**Exercise requirements**
Identify the lines that contain the string "this" and report only how many there are.

**Stored records**

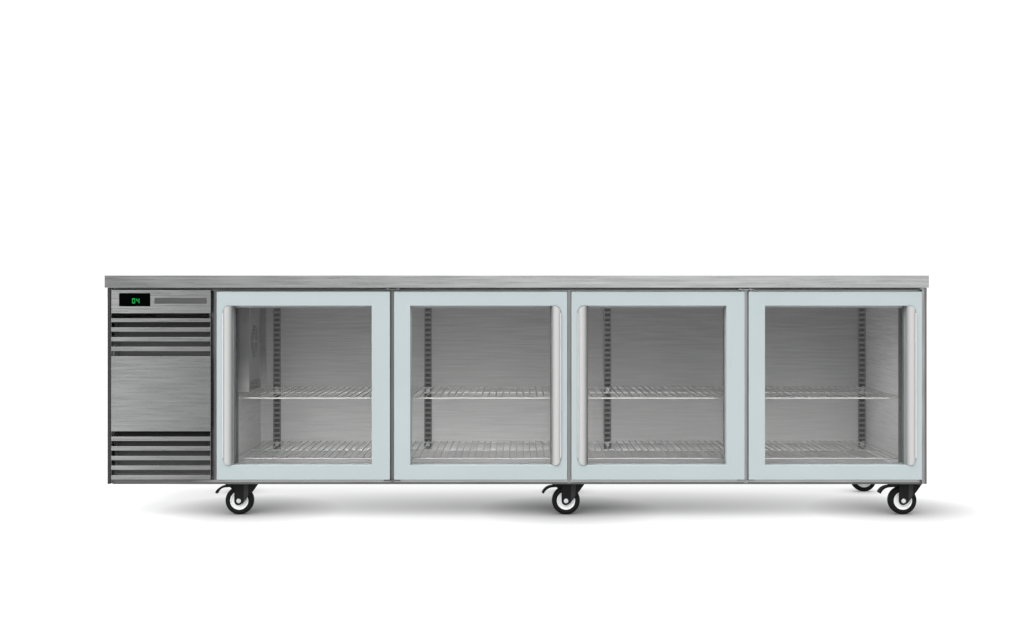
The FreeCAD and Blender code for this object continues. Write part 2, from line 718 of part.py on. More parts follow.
* * *
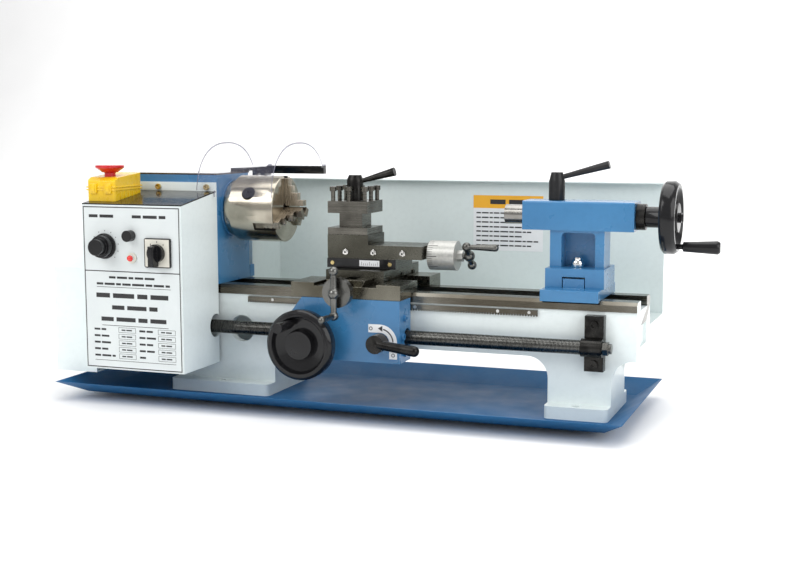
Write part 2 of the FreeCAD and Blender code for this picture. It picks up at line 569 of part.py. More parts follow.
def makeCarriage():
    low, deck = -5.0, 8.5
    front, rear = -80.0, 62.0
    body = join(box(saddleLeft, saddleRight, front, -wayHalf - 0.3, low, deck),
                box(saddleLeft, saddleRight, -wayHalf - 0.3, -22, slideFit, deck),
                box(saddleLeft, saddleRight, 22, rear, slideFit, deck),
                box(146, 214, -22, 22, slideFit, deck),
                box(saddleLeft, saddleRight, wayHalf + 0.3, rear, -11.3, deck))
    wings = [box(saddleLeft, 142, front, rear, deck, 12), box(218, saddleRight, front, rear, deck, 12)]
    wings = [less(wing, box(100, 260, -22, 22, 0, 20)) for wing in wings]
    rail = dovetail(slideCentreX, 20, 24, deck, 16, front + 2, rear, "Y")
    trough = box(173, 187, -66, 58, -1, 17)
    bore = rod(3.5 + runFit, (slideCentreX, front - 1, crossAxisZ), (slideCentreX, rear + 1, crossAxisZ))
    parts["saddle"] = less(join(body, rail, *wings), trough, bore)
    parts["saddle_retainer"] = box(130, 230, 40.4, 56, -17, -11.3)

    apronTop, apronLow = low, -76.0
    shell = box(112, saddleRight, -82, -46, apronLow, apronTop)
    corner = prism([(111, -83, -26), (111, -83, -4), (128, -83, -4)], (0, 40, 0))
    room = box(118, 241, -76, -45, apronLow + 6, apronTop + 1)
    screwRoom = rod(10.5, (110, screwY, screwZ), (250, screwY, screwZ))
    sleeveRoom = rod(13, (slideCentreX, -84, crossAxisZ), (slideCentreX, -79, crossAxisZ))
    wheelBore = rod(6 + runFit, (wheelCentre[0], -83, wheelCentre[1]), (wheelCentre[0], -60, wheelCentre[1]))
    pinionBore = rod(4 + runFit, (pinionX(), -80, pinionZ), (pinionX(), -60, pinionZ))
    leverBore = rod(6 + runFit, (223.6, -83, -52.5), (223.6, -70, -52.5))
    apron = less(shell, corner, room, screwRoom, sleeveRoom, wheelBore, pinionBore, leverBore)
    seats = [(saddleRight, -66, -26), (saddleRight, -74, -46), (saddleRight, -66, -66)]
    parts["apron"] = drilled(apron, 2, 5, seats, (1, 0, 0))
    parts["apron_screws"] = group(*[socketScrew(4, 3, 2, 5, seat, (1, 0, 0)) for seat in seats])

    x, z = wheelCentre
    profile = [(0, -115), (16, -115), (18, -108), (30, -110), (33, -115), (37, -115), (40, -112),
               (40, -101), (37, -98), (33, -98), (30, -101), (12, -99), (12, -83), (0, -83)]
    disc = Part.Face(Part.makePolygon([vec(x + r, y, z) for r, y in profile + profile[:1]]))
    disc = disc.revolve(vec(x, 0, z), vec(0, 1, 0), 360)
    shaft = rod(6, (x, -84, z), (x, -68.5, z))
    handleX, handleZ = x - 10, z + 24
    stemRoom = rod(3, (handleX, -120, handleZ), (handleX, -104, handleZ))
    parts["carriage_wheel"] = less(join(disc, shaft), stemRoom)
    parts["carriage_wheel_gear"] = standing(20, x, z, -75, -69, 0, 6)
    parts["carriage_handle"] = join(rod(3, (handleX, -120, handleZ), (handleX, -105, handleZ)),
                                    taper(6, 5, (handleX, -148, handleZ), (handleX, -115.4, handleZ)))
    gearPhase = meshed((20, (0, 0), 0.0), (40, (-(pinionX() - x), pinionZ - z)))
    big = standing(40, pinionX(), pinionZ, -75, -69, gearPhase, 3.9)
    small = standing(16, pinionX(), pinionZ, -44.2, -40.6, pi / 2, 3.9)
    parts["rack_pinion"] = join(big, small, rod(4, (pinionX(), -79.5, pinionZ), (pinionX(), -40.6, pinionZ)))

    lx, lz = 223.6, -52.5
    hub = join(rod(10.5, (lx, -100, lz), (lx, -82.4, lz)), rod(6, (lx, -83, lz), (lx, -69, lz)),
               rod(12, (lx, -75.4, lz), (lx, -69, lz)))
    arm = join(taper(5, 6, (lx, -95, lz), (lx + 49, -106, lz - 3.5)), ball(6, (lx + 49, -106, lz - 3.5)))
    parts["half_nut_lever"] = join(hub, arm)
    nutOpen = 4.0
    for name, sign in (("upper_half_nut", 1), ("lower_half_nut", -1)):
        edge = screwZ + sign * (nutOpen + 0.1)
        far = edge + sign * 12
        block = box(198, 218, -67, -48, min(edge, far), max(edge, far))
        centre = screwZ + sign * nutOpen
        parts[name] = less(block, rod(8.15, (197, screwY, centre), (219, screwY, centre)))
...
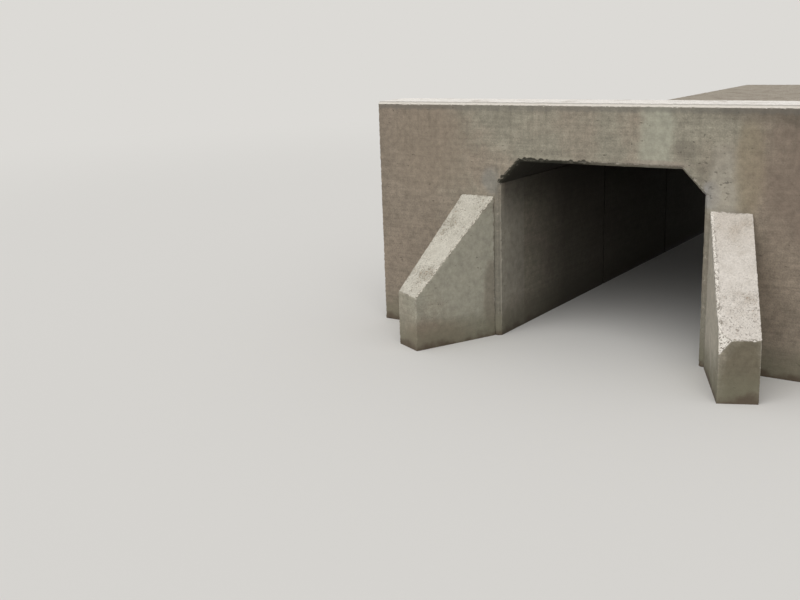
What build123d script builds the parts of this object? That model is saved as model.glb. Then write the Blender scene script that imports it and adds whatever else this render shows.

**The result**
3